Although he got embedded-ball relief, McIlroy couldn’t get up and down, missing a 9-foot par putt. He said he had misjudged the wind, but it was a terrible mistake, and not entirely atypical of him. McIlroy can look befuddled with his short irons, most notably on approaches from 75-100 yards, where he was 163rd on TOUR last season, 95th in 2022, 141st in ’21.
As for his driving, always the strength of his game, since his first 25 starts in the majors he has averaged one fewer fairway hit per round in the majors from 2015 to today. Does it matter? When trying to shave what amounts to a half a stroke per round, everything matters.
What’s more, McIlroy averaged 70.2 in his opening rounds over his first 25 major championship starts (through 2014) but has dipped to 71.5 over his last 35 starts, more than a stroke off his previous pace. Again, everything matters; it’s hard to win majors from behind.
Barely 35, McIlroy is still young. And dry spells between majors are not unprecedented; Woods broke an 11-year drought at the 2019 Masters. But one of these weeks when everything looks ripe for McIlroy to break the streak – like this week – he’s going to have to break it.

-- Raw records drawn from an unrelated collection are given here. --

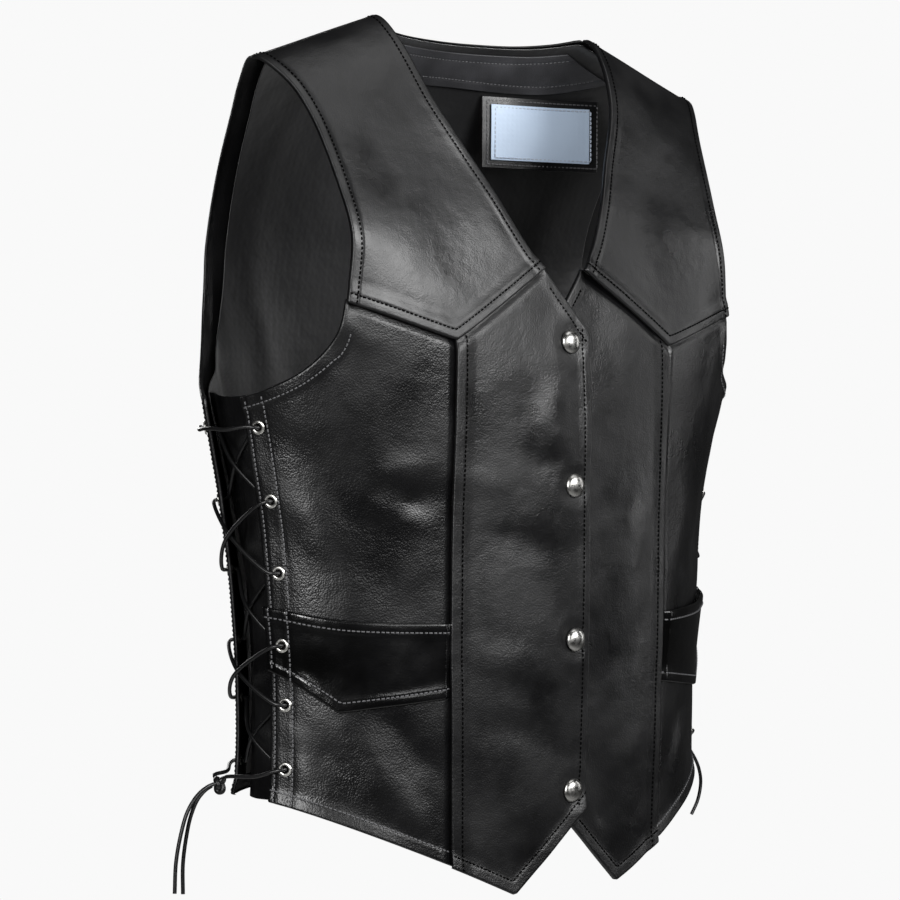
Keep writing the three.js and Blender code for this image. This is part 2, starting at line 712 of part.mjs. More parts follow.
SNAP_Z.forEach((z, i) => {
  add(`snap_cap_${i + 1}`, upright(snapCap, 0, z, SEAM), NICKEL);
  const inside = upright(snapStud.clone().rotateX(Math.PI), 0, z, -OVERLAP_DROP - LEATHER - SEAM);
  add(`snap_stud_${i + 1}`, inside, NICKEL);
});

addPair("lace_front", cord(laceRoute(-1), 64), LACE_LEATHER);
addPair("lace_back", cord(laceRoute(1), 64), LACE_LEATHER);
for (const [hand, ends] of Object.entries(LACE_ENDS)) {
  for (const [name, points] of Object.entries(ends)) {
    const end = cord(points.map((point) => new THREE.Vector3(...point)), 12);
    add(`lace_end_${name}_${hand}`, hand === "left" ? end : mirrored(end), LACE_LEATHER);
  }
}
const knot = new THREE.SphereGeometry(KNOT.radius, 12, 8);
addPair("lace_knot", welded(knot.translate(KNOT.x, KNOT.y, KNOT.z)), LACE_LEATHER);

export default vest;
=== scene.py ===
import math

import bmesh
import bpy
import numpy as np
from mathutils import Matrix, Vector


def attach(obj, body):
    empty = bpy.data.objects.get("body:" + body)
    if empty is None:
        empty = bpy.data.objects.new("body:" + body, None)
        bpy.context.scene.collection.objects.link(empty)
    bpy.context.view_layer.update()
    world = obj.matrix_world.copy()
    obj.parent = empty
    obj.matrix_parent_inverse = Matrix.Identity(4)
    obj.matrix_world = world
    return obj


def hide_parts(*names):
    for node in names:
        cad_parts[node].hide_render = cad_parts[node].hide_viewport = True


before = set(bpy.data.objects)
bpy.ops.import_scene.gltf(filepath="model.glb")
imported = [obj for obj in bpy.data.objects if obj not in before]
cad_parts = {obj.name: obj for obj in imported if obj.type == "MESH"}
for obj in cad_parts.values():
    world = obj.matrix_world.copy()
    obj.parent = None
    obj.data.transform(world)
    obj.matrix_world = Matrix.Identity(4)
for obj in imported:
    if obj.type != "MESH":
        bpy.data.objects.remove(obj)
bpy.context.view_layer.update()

# Black leather western vest, size medium. Sizes are in millimetres until a mesh is made; +Z is up,
# the wearer faces -Y and the wearer's left is +X, as in the frame.
MM = 0.001
dice = np.random.default_rng(24)

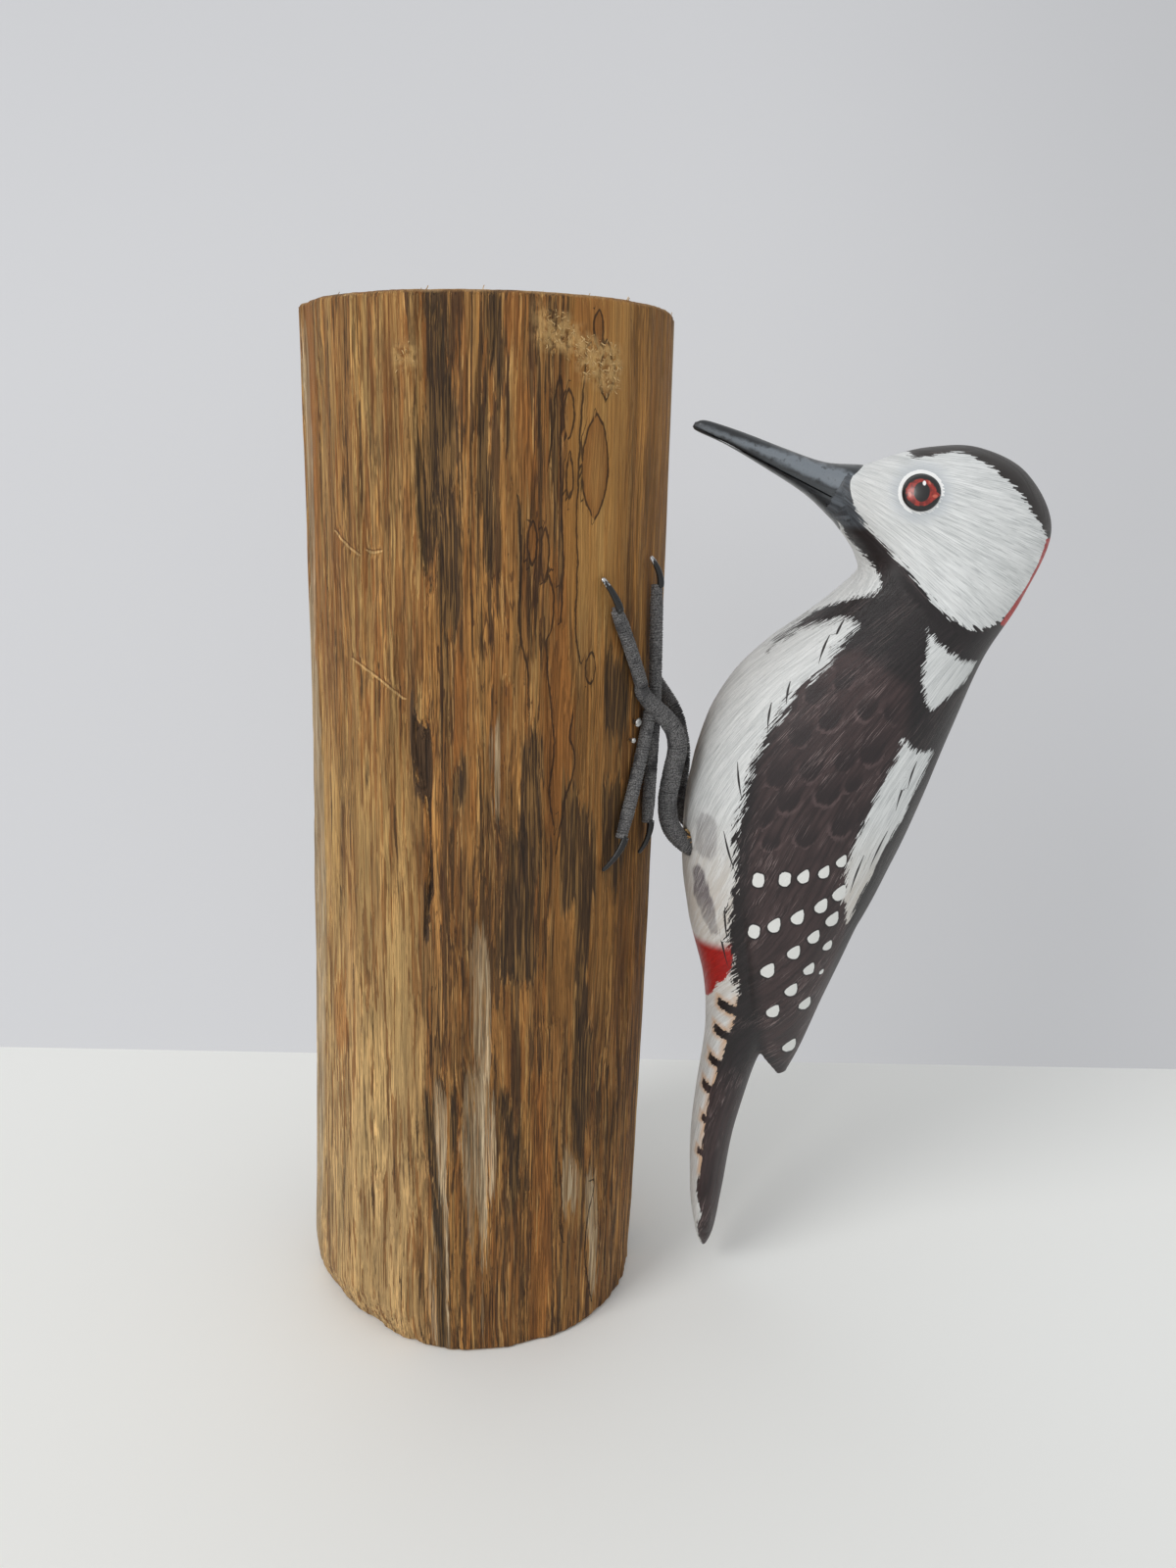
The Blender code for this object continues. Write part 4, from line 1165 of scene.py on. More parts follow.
def grain_distance(shapes, squeeze=ALONG_GRAIN):
    """How far each point is inside the nearest of these shapes, in millimetres across the grain."""
    scale = np.array((DEGREE, 1 / squeeze))
    unrolled = np.stack([degrees * DEGREE, height / squeeze], 1)
    inside = np.full(len(degrees), -FAR)
    for shape in shapes:
        outline = np.array(shape, float) * scale
        near = near_shape(unrolled, outline)
        inside[near] = np.maximum(inside[near], outline_distance(unrolled[near], smooth_outline(outline, 3)))
    return inside


def line_reach(line, smooth_steps=6, closed=False):
    """The distance to a line drawn on the unrolled side, in millimetres: above zero on one hand of it."""
    if closed:
        drawn = smooth_outline(np.array(line, float), smooth_steps)
        drawn = np.vstack([drawn, drawn[:1]])
    else:
        drawn = spline(line, np.linspace(0, len(line) - 1, (len(line) - 1) * smooth_steps + 1))
    drawn = drawn * (DEGREE, 1.0)
    unrolled = np.stack([degrees * DEGREE, height], 1)
    near = near_shape(unrolled, drawn)
    reach = np.full(len(degrees), FAR)
    best = reach[near]
    for a, b in zip(drawn, drawn[1:]):
        step, off = b - a, unrolled[near] - a
        size = piece_distance(unrolled[near], a, b)
        hand = np.where(step[0] * off[:, 1] > step[1] * off[:, 0], 1.0, -1.0)
        best = np.where(size < np.abs(best), size * hand, best)
    reach[near] = best
    return reach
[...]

Career-defining moments come infrequently, and he will need to reassert himself when they do. He’ll need to find his killer instinct, play with joy, and inhabit that which he crooned in NOLA – "Don’t Stop Believin’" – if he wants to party like it’s 2014 at Valhalla this Sunday.
“I mean, I've been sort of banging this drum for the last few years, but I'm a way better player now than I was back then,” he said Sunday night. “I haven't had the major record to back that up, but I've had the wins, I've done everything else there is to do in the game since 2014.
“The only thing I need to do,” he added, “is get another major.”